Iishshaa lives in Topeka with a roommate and has two jobs, one at a restaurant and one at a home for the mentally ill. She said she’s trying to save to buy a car so she can get to Colorado to visit the girls, whom she hasn’t seen since Sept. 12.
She has met with legal services and wants to get her girls back or to revise the visitation schedule.
A week before Thanksgiving, she learned through Williams’ sister that he had remarried. She said she still loved him, especially the part of him she sees in the girls.
“I made some mistakes, but I wasn’t the only one making mistakes,” Iishshaa said. “I’m not going to incriminate myself. I kissed one guy, but I didn’t have an affair.”
The doctors told her after her suicide attempt that she should be on medication for depression, but she cannot afford the $3-per- pill cost.
On Thanksgiving Day, Wil liams and Marti loaded the Toyota Corolla with the girls and headed east on U.S. 24, over the grassy plains of Colorado, to spend the holiday with their families in Clay Center and Kearney.

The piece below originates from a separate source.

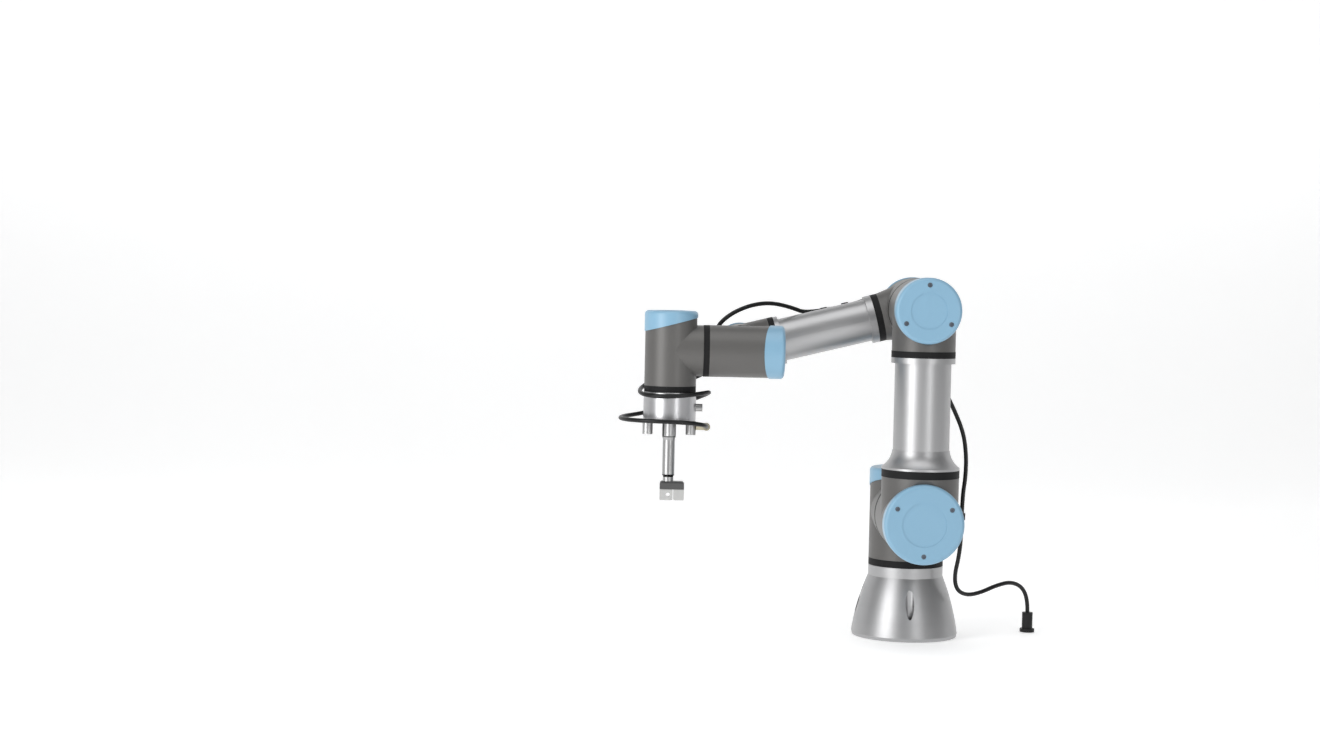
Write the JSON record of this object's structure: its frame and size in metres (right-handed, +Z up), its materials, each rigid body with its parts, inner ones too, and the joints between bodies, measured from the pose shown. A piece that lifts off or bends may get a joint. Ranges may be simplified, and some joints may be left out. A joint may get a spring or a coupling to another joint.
{
  "type": "collaborative robot arm",
  "caption": "Table-mounted collaborative robot arm with round jointed modules, aluminium tubes, blue lids, a slim two-jaw gripper and a black hose led along the arm.",
  "frame": {"origin": "centre of the circle of mounting bolts on the base's bottom face", "axes": "+Z up along the base axis; the arm reaches toward -X at rest; the shoulder and elbow lids face -Y"},
  "size_m": [0.5173, 0.2358, 0.4336],
  "materials": {
    "satin_aluminium": "satin drawn aluminium with a fine lengthwise grain",
    "turned_aluminium": "fine-turned clear-anodised aluminium",
    "housing_grey": "semi-matt warm grey powder coat on cast aluminium",
    "lid_plastic": "soft light-blue moulded plastic with a faint grain",
    "seal_rubber": "black rubber",
    "screws": "dark zinc-plated socket screws",
    "drive_works": "motor stacks, shaft and board, out of sight",
    "gear_steel": "ground gear and bearing steel, out of sight",
    "gripper_steel": "bright machined steel",
    "jaw_steel": "bright ground steel",
    "fitting_brass": "dulled nickel-plated brass",
    "gland_plastic": "black nylon",
    "clip_plastic": "black nylon",
    "hose": "black polyurethane hose, slightly glossy"
  },
  "bodies": {
    "base": {"base_casting": "satin_aluminium", "base_cable_gland": "gland_plastic", "base_hose": "hose", "supply_connector": "gland_plastic"},
    "shoulder": {"shoulder_housing": "housing_grey", "shoulder_lid": "lid_plastic", "shoulder_lid_screws": "screws", "shoulder_seal_ring": "seal_rubber", "shoulder_motor": "drive_works", "shoulder_gear": "gear_steel", "shoulder_hose_clip": "clip_plastic", "shoulder_hose": "hose"},
    "upper_arm": {"upper_arm_housing": "housing_grey", "upper_arm_lid": "lid_plastic", "upper_arm_lid_screws": "screws", "upper_arm_seal_rings": "seal_rubber", "upper_arm_motor": "drive_works", "upper_arm_gear": "gear_steel", "upper_arm_flange": "satin_aluminium", "upper_arm_tube": "satin_aluminium", "elbow_housing": "housing_grey", "elbow_lid": "lid_plastic", "upper_arm_hose_clip": "clip_plastic", "elbow_hose": "hose"},
    "forearm": {"forearm_housing": "housing_grey", "forearm_lid": "lid_plastic", "forearm_lid_screws": "screws", "forearm_seal_rings": "seal_rubber", "forearm_motor": "drive_works", "forearm_gear": "gear_steel", "forearm_tube": "satin_aluminium", "wrist_1_housing": "housing_grey", "wrist_1_lid": "lid_plastic", "wrist_1_drive": "drive_works", "forearm_hose_clips": "clip_plastic", "wrist_1_hose": "hose"},
    "wrist_1": {"wrist_2_housing": "housing_grey", "wrist_2_lid": "lid_plastic", "wrist_2_lid_screws": "screws", "wrist_2_seal_ring": "seal_rubber", "wrist_2_drive": "drive_works", "wrist_2_hose_clip": "clip_plastic", "wrist_2_hose": "hose"},
    "wrist_2": {"wrist_3_housing": "housing_grey", "wrist_3_lid": "lid_plastic", "wrist_3_lid_screws": "screws", "wrist_3_seal_ring": "seal_rubber", "wrist_3_drive": "drive_works", "wrist_3_hose_clip": "clip_plastic", "wrist_3_hose": "hose"},
    "tool": {"tool_flange": "turned_aluminium", "tool_connector": "gripper_steel", "adapter_posts": "gripper_steel", "gripper_body": "gripper_steel", "jaw_guide": "gripper_steel", "hose_fitting": "fitting_brass"},
    "jaw_left": {"jaw_left": "jaw_steel"},
    "jaw_right": {"jaw_right": "jaw_steel"}
  },
  "joints": [
    {"name": "base_turn", "type": "hinge", "parent": "base", "child": "shoulder", "pos_m": [0, 0, 0], "axis": [0, 0, 1], "range_deg": [-180, 180], "deforming": ["base_hose"]},
    {"name": "shoulder_lift", "type": "hinge", "parent": "shoulder", "child": "upper_arm", "pos_m": [0, -0.1198, 0.1519], "axis": [0, 1, 0], "range_deg": [-90, 90], "deforming": ["shoulder_hose"]},
    {"name": "elbow_fold", "type": "hinge", "parent": "upper_arm", "child": "forearm", "pos_m": [0, -0.0273, 0.39555], "axis": [0, -1, 0], "range_deg": [-150, 45], "deforming": ["elbow_hose"]},
    {"name": "wrist_1_turn", "type": "hinge", "parent": "forearm", "child": "wrist_1", "pos_m": [-0.20673, -0.0273, 0.34324], "axis": [0, 1, 0], "range_deg": [-75, 90], "deforming": ["wrist_1_hose"]},
    {"name": "wrist_2_turn", "type": "hinge", "parent": "wrist_1", "child": "wrist_2", "pos_m": [-0.20673, -0.11235, 0.34324], "axis": [1, 0, 0], "range_deg": [-120, 120], "deforming": ["wrist_2_hose"]},
    {"name": "wrist_3_turn", "type": "hinge", "parent": "wrist_2", "child": "tool", "pos_m": [-0.29208, -0.11235, 0.34324], "axis": [0, 0, 1], "range_deg": [-180, 180], "deforming": ["wrist_3_hose"]},
    {"name": "jaw_left_slide", "type": "slide", "parent": "tool", "child": "jaw_left", "axis": [-1, 0, 0], "range_m": [0, 0.003]},
    {"name": "jaw_right_slide", "type": "slide", "parent": "tool", "child": "jaw_right", "axis": [1, 0, 0], "range_m": [0, 0.003]}
  ],
  "couplings": [
    {"joint": "jaw_right_slide", "follows": "jaw_left_slide", "ratio": 1}
  ]
}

He gazed out over the road and could hear the girls giggling in the back seat as they watched a Garfield movie on a portable DVD player.
Williams stopped at McDonald’s in Colby, Kan., and bought the girls Happy Meals.
As he drove the last leg of the trip, he looked out over the dashboard. There were no birds swooping in front of the car. For the moment, the horizon seemed clear.